How Objectives and Goals Work For You
When it comes to self help, you might find yourself getting overwhelmed by terminology: what exactly are goals and objectives and how do they relate? Goals are your overall dreams and wishes that you want to accomplish. Objectives are the individual steps and tasks that get you there. You will need both concepts to get where you want to be!
Goals help you set clear benchmarks for your accomplishments...but you won’t know how to get there without setting objectives. On the flip side, setting objectives for yourself without setting goals can make you feel aimless or even make your achievements seem hollow. Knowing the terminology can help you use these concepts to better yourself!
What Exactly Are Goals?
Goals are the long term achievements you want to accomplish, or the results you want to see from all of your hard work. Goals may sometimes be a bit abstract — things like “I want to get in better shape” or “I want to make more friends” that can be hard to hold yourself accountable, but using objectives can help. Specific goals like “I want to run a 5k” can be easier to accomplish- but you still need to set objectives so you can see the path to your goal!
What Are Objectives?
Objectives are essentially the individual steps that lead you to your goal. These might be implemented into your daily or weekly routine. If you have a goal of cooking more, one of your objectives might be to learn a new recipe each week and cook something new every Friday. These tasks are best if they are achievable short-term and concrete. If your objectives are abstract, it can be much harder for you to hold yourself accountable and be sure that you are actually actively working toward your primary goal.

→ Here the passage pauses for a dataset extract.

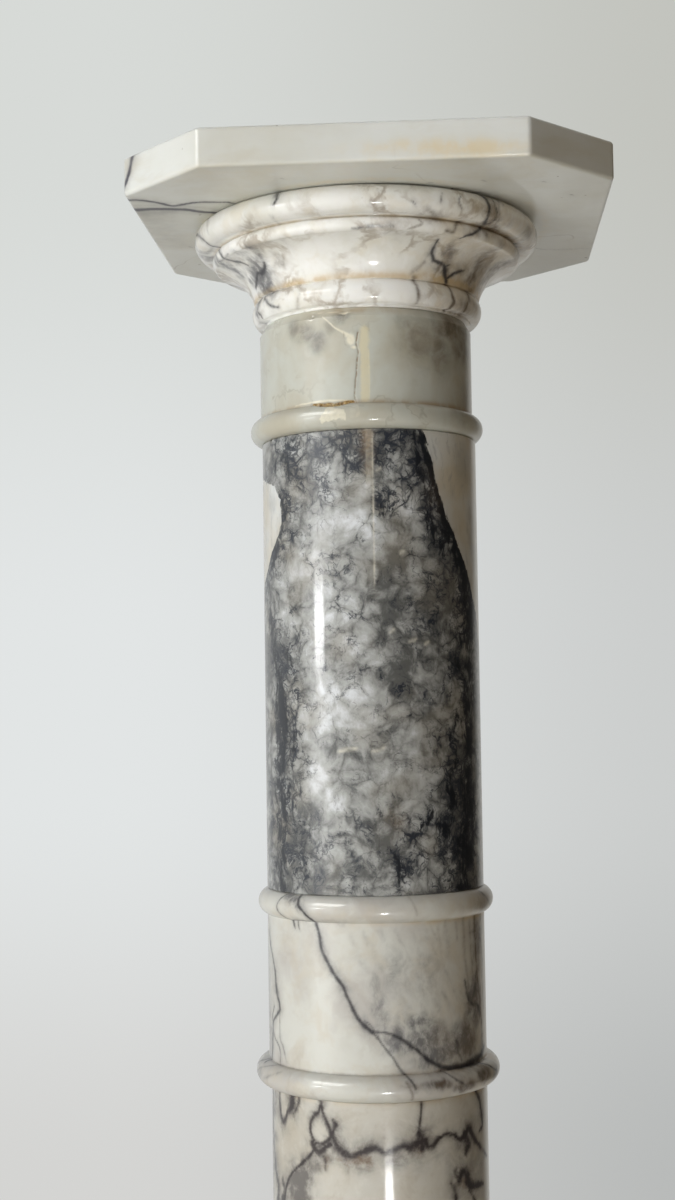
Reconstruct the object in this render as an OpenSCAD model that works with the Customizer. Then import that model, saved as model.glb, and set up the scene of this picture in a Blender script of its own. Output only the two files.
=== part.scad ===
// A turned pedestal column, made of stacked stones: an octagonal top plate, a moulded
// capital, a neck, a plain upper drum, a short drum between two rings, a lower drum,
// a moulded foot and an octagonal plinth. Millimetres, +Z up, origin on the floor
// under the middle of the plinth, with one flat side of the plate facing -Y.

/* [Top plate] */
// Width of the plate across its long sides
plate_w = 256; // [230:1:310]
// Thickness of the plate
plate_t = 20.5; // [14:0.5:40]
// Length that each cut corner takes off a side
plate_clip = 45; // [20:1:70]
// Rounding of the plate's upper and lower edges
plate_round = 2; // [0.5:0.5:4]
// How far the plate lies off the shaft's axis, towards +X
plate_shift = 4.8; // [0:0.2:8]

/* [Capital] */
// Diameter over the torus under the plate
torus_d = 194; // [180:1:220]
// Height of the torus
torus_h = 14.9; // [10:0.1:20]
// Diameter over the bead below the torus
bead_d = 174; // [164:1:178]
// Height of the bead
bead_h = 7.7; // [5:0.1:12]
// Height of the hollow below the bead
cavetto_h = 19.7; // [14:0.1:30]
// Depth of the hollow, measured from the straight line between its ends
cavetto_sag = 4; // [1:0.5:6]
// How far the foot of the hollow stands out from the shaft
cavetto_foot = 3.6; // [2:0.1:5]
// How far the capital's lower ring stands out from the shaft
collar_stand = 4.8; // [3:0.1:9]
// Height of the capital's lower ring
collar_h = 12.9; // [8:0.1:18]
// Height of the thin band that the capital stands on
fillet_h = 1.3; // [0.8:0.1:3]

/* [Shaft] */
// Diameter of the shaft
shaft_d = 120; // [100:1:144]
// Height of the upper drum
upper_drum_h = 246.5; // [180:0.5:320]
// Height of the lower drum
lower_drum_h = 246.5; // [180:0.5:320]
// How much narrower the lower drum is than the shaft
lower_drum_step = 1.2; // [0:0.2:2]
// How far the lower drum lies off the shaft's axis, towards +X
lower_drum_shift = 0.6; // [0:0.1:1.5]
// Bevel on the edges of each plain drum
drum_bevel = 0.6; // [0.3:0.1:2]

/* [Neck] */
// Height of the neck, with its ring
neck_h = 66; // [50:0.5:90]
// How much narrower the neck is than the shaft
neck_step = 0.8; // [0:0.2:2]
// How far the neck lies off the shaft's axis, towards -X
neck_shift = 1.1; // [0:0.1:1.5]
// Height of the bevel at the top of the neck
neck_bevel_h = 5; // [2:0.5:8]
// How far the bevel at the top of the neck runs in
neck_bevel_in = 3; // [1:0.5:5]
// How far the neck's ring stands out
neck_ring_stand = 5.8; // [3:0.1:9]

/* [Rings] */
// Height of each ring on the shaft
ring_h = 14; // [10:0.5:18]
// Height of the short drum, with both of its rings
ring_drum_h = 106; // [80:0.5:140]
// How far the short drum's upper ring stands out
upper_ring_stand = 5; // [3:0.1:9]
// How far the short drum's lower ring stands out
lower_ring_stand = 7; // [3:0.1:9]

/* [Foot] */
// How far the ring at the top of the foot stands out
foot_ring_stand = 6; // [3:0.1:9]
// Height of the plain band below that ring
foot_band_h = 52; // [30:1:90]
// Height of the hollow below the band
foot_cavetto_h = 24; // [16:1:36]
// Depth of the foot's hollow, measured from the straight line between its ends
foot_cavetto_sag = 5; // [1:0.5:7]
// Diameter over the foot's bead
foot_bead_d = 190; // [178:1:196]
// Height of the foot's bead
foot_bead_h = 8; // [5:0.5:12]
// Diameter over the foot's torus
foot_torus_d = 214; // [200:1:226]
// Height of the foot's torus
foot_torus_h = 20; // [12:0.5:26]

/* [Plinth] */
// Width of the plinth across its long sides
plinth_w = 280; // [260:1:340]
// Thickness of the plinth
plinth_t = 40; // [25:1:60]
// Length that each cut corner takes off a side of the plinth
plinth_clip = 50; // [20:1:75]
// Rounding of the plinth's upper and lower edges
plinth_round = 3; // [0.5:0.5:5]

/* [Hidden] */
$fn = 96;

shaft_r = shaft_d / 2;
// How far the root of a ring lies inside the face of the shaft
ring_root_in = 0.3;
// How far the root of a bead lies inside the bead's widest line
bead_root_in = 2.6;
// How far a hollow starts inside the root of the bead beside it
bead_quirk = 0.8;
// How far the root of the capital's lower ring lies inside its widest line
collar_root_in = 3;
// How far the thin band under the capital lies inside the shaft's face
fillet_in = 1.5;

capital_h = torus_h + bead_h + cavetto_h + collar_h + fillet_h;
foot_h = ring_h + foot_band_h + foot_cavetto_h + foot_bead_h + foot_torus_h;

// Height of the underside of each stone, from the floor up
foot_z = plinth_t;
lower_drum_z = foot_z + foot_h;
ring_drum_z = lower_drum_z + lower_drum_h;
upper_drum_z = ring_drum_z + ring_drum_h;
neck_z = upper_drum_z + upper_drum_h;
capital_z = neck_z + neck_h;
plate_z = capital_z + capital_h;

// Radius of the arc that spans a chord and rises by a given height above it
function arc_radius(chord, rise) = (chord * chord / 4 + rise * rise) / (2 * rise);

// A band of the profile from the axis out to a radius
module band(radius, height) {
    square([radius, height]);
}

// A band whose outer edge swells out in one arc, never rounder than a half circle
module half_round(outer_r, root_r, height) {
    rise = min(outer_r - root_r, height / 2);
    radius = arc_radius(height, rise);
    intersection() {
        band(2 * outer_r, height);
        union() {
            band(outer_r - radius, height);
            translate([outer_r - radius, height / 2]) circle(r = radius);
        }
    }
}

// A band whose outer edge is a hollow arc, from a radius at its foot to one at its top
module hollow(foot_r, top_r, height, sag) {
    run = top_r - foot_r;
    chord = sqrt(run * run + height * height);
    radius = arc_radius(chord, sag);
    reach = (radius - sag) / chord;
    difference() {
        polygon([[0, 0], [foot_r, 0], [top_r, height], [0, height]]);
        translate([(foot_r + top_r) / 2 + height * reach, height / 2 - run * reach])
            circle(r = radius);
    }
}

// A plain drum with a small bevel on both edges
module drum(radius, height, bevel) {
    rotate_extrude()
        polygon([
            [0, 0], [radius - bevel, 0], [radius, bevel],
            [radius, height - bevel], [radius - bevel, height], [0, height]
        ]);
}

// Cross-section of a slab, each corner rounded by short strips between points on an arc
module slab_section(width, thickness, radius) {
    strips = 6;
    polygon([
        for (corner = [0:3], strip = [0:strips])
            let (
                turn = 90 * (corner + strip / strips),
                side = corner == 0 || corner == 3 ? 1 : -1,
                level = corner < 2 ? 1 : -1
            )
            [
                side * (width / 2 - radius) + radius * cos(turn),
                level * (thickness / 2 - radius) + radius * sin(turn)
            ]
    ]);
}

// A slab with four long sides and four cut corners, and its edges rounded
module octagon_slab(width, clip, thickness, radius) {
    corner_w = (width - clip) * sqrt(2);
    translate([0, 0, thickness / 2])
        intersection_for (turn = [0:45:135])
            rotate([90, 0, turn])
                linear_extrude(height = 2 * width, center = true)
                    slab_section(turn % 90 == 0 ? width : corner_w, thickness, radius);
}

module top_plate() {
    color("ivory")
        translate([plate_shift, 0, plate_z])
            octagon_slab(plate_w, plate_clip, plate_t, plate_round);
}

module capital() {
    bead_root_r = bead_d / 2 - bead_root_in;
    collar_root_r = shaft_r + collar_stand - collar_root_in;
    color("oldlace")
        translate([0, 0, capital_z])
            rotate_extrude() {
                band(shaft_r - fillet_in, fillet_h);
                translate([0, fillet_h])
                    half_round(shaft_r + collar_stand, collar_root_r, collar_h);
                translate([0, fillet_h + collar_h])
                    hollow(shaft_r + cavetto_foot, bead_root_r - bead_quirk, cavetto_h, cavetto_sag);
                translate([0, fillet_h + collar_h + cavetto_h])
                    half_round(bead_d / 2, bead_root_r, bead_h);
                translate([0, capital_h - torus_h])
                    half_round(torus_d / 2, bead_root_r, torus_h);
            }
}

module neck() {
    neck_r = shaft_r - neck_step / 2;
    color("darkseagreen")
        translate([-neck_shift, 0, neck_z])
            rotate_extrude() {
                half_round(neck_r + neck_ring_stand, neck_r - ring_root_in, ring_h);
                band(neck_r, neck_h - neck_bevel_h);
                translate([0, neck_h - neck_bevel_h])
                    polygon([
                        [0, 0], [neck_r, 0], [neck_r - neck_bevel_in, neck_bevel_h], [0, neck_bevel_h]
                    ]);
            }
}

module upper_drum() {
    color("slategray")
        translate([0, 0, upper_drum_z])
            drum(shaft_r, upper_drum_h, drum_bevel);
}

module ring_drum() {
    color("whitesmoke")
        translate([0, 0, ring_drum_z])
            rotate_extrude() {
                half_round(shaft_r + lower_ring_stand, shaft_r - ring_root_in, ring_h);
                band(shaft_r, ring_drum_h);
                translate([0, ring_drum_h - ring_h])
                    half_round(shaft_r + upper_ring_stand, shaft_r - ring_root_in, ring_h);
            }
}

module lower_drum() {
    color("wheat")
        translate([lower_drum_shift, 0, lower_drum_z])
            drum(shaft_r - lower_drum_step / 2, lower_drum_h, drum_bevel);
}

module foot() {
    foot_bead_root_r = foot_bead_d / 2 - bead_root_in;
    hollow_r = foot_bead_root_r - bead_quirk;
    band_z = foot_torus_h + foot_bead_h + foot_cavetto_h;
    color("linen")
        translate([0, 0, foot_z])
            rotate_extrude() {
                half_round(foot_torus_d / 2, foot_bead_root_r, foot_torus_h);
                translate([0, foot_torus_h])
                    half_round(foot_bead_d / 2, foot_bead_root_r, foot_bead_h);
                translate([0, band_z])
                    mirror([0, 1])
                        hollow(shaft_r, hollow_r, foot_cavetto_h, foot_cavetto_sag);
                translate([0, band_z])
                    band(shaft_r, foot_band_h + ring_h);
                translate([0, foot_h - ring_h])
                    half_round(shaft_r + foot_ring_stand, shaft_r - ring_root_in, ring_h);
            }
}

module plinth() {
    color("beige")
        octagon_slab(plinth_w, plinth_clip, plinth_t, plinth_round);
}

top_plate();
capital();
neck();
upper_drum();
ring_drum();
lower_drum();
foot();
plinth();
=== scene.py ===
"""A turned pedestal column of eight marble and alabaster stones: an octagonal top plate, a moulded capital,
a mended neck, a clouded grey drum, a white drum between two rings, a cream drum, a moulded foot and a plinth.

Each stone is a skin of points worked out with numpy. Its veins, clouds, stains and mends are laid on the
points as smooth measures, and its marble takes its colour, gloss and grain from them and from fine noise.
Lengths in the tables are millimetres, and angles are degrees round the axis, from the front towards +X.
"""

import math

import bpy
import numpy as np
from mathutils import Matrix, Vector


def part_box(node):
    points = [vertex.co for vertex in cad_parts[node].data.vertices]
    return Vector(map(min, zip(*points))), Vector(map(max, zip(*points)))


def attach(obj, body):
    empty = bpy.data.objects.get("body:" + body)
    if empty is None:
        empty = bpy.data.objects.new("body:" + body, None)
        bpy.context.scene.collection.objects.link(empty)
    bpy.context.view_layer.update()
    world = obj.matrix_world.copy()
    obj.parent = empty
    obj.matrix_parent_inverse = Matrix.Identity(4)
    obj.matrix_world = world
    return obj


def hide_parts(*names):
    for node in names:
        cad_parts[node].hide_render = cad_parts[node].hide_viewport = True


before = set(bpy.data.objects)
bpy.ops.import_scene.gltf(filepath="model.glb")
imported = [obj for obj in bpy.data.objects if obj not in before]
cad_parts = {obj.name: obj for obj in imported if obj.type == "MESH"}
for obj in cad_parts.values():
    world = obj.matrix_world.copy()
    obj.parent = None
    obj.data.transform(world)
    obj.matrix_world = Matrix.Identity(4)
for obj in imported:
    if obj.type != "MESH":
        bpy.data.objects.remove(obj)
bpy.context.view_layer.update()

MM = 0.001
# Half the sum of two lengths in metres, in millimetres
HALF_IN_MM = 500
LATTICE_SIDE = 48
LATTICE = np.random.default_rng(41).random((LATTICE_SIDE,) * 3).astype(np.float32)
# A distance, in half-widths of a vein, at which nothing of it is left
FAR = 99.0
# Two points of a profile closer than this are one point
SAME_SPOT = 0.02


# ---------------------------------------------------------------- noise and paths

def soft_noise(points, size, octaves=3, shift=0.0):
    """Smooth noise from -1 to 1 at points in mm. Random numbers on a lattice `size` mm apart are joined by
    cubic steps; each further octave has half the size and half the strength."""
    total = np.zeros(len(points), np.float32)
    strength, whole = 1.0, 0.0
    for octave in range(octaves):
        spot = points / size + 17.3 * octave + shift
        cell = np.floor(spot).astype(int)
        part = (spot - cell).astype(np.float32)
        part = part * part * (3 - 2 * part)
        value = 0.0
        for corner in range(8):
            step = np.array([corner & 1, corner >> 1 & 1, corner >> 2 & 1])
            x, y, z = ((cell + step) % LATTICE_SIDE).T
            share = np.where(step, part, 1 - part).prod(axis=1)
            value = value + share * LATTICE[x, y, z]
        total += strength * (2 * value - 1)
        whole += strength
        size, strength = size / 2, strength / 2
    return total / whole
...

How To Use Objectives To Meet Your Goals
Objectives are a great way to break down goals into manageable pieces. Setting a goal, such as “I want a new career, utilizing my degree” can be overwhelming. However you can break a goal like that down into manageable objectives. This will help you get started and keep going as you will be able to see your progress. Maybe you won’t have the new job yet, but you’ll be able to see the steps you have taken toward your goals and will be much less likely to get discouraged.
An Example You Can Use
Are you having a hard time breaking down your goals into objectives? Try following along with this example! Let’s say your goal is to read more. This goal is a little abstract and may take some effort on your part. Breaking this goal down into objectives might mean reading at least one book a week. As time goes on you will likely want to set more specific objectives such as wanting to read at least one piece of classic literature or month, or to devote an hour each week to researching books by marginalized authors to broaden your horizons. Using these objectives can create a clear path to your goals.